The Lions certainly know how to play close games. Six of their games have been decided by three points or fewer, and the Lions are 3-3 in those games. In fact, since its 79-64 loss at Nevada back on Nov. 14, Loyola Marymount has had a chance to win every game.
Its three losses since then have been by a combined seven points, and include a two-point loss to Connecticut.
Saint Mary's has played only one game in which the final margin was fewer than 14 points, and that was the 61-57 road victory over Dayton when the Gaels nearly blew a 20-point second-half lead.
The Gaels return all five starters who beat Loyola Marymount three times last season and shared the WCC regular-season title with Gonzaga.
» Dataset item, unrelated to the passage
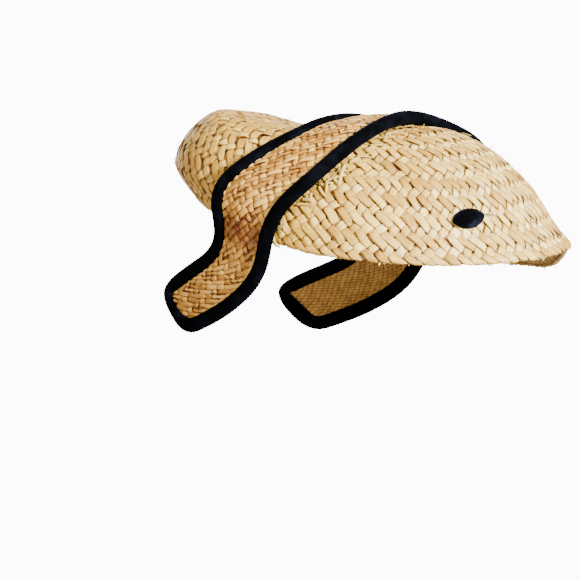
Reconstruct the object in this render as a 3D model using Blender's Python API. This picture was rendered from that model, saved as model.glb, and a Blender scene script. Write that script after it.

Center Jock Landale is not one of the five returning starters, but he leads the Gaels in scoring (17.9 points per game) and rebounding (9.5) after coming off the bench a year ago.
Saint Mary's survives on efficiency and teamwork at both ends of the court. The Gaels are fourth in the nation in scoring defense, yielding 57.5 points per game, and are fifth in assist-to-turnover ratio (1.74). They are not a team that overpowers opponents with athletic superiority.
However, the Gaels have not always been as smooth and efficient as they were most of last season.
"I don't know what the deal is, but we're turning the ball over more than last year," coach Randy Bennett said.
Saint Mary's is still turning the ball over just 10.6 times a game, which ranks 14th in the country, but it indicates how high the Gaels' expectations are this season.
It makes you wonder whether the unfamiliar burden of being ranked every week this season has affected Saint Mary's play.
"I don't think so," Bennett said. "We're still trying to get some roles figured out. We're a little choppy. But I don't think (the ranking) is on their minds."
One thing Bennett expects in conference play is for opponents to use zone defenses.
"I do, I do, based on what we did tonight," said Bennett, following last Thursday's victory over South Carolina State.
The Gaels struggled mightily against the zone defense played by South Carolina State. And Bulldogs coach Murray Garvin said he went to the zone only because he had noticed that Saint Mary's had trouble against a zone in its previous games.
"It kind of stifled them," Murray said of his team's zone.
While Saint Mary's will be playing its conference opener after a seven-day layoff, Loyola Marymount got tuned up with a 70-49 victory over Morgan State on Monday.
"We held them under 35 percent from the field and under 50 points," Dunlap said. "We only turned the ball over three times in the second half. We did what we needed to do to put ourselves in the position to win.
"This game was just what the doctor ordered for us. We showed that we can win against different situations and that is huge for us."
The Lions' leading scorer is guard Brandon Brown, who is averaging 15.4 points and has scored at least 22 in four of the last six games.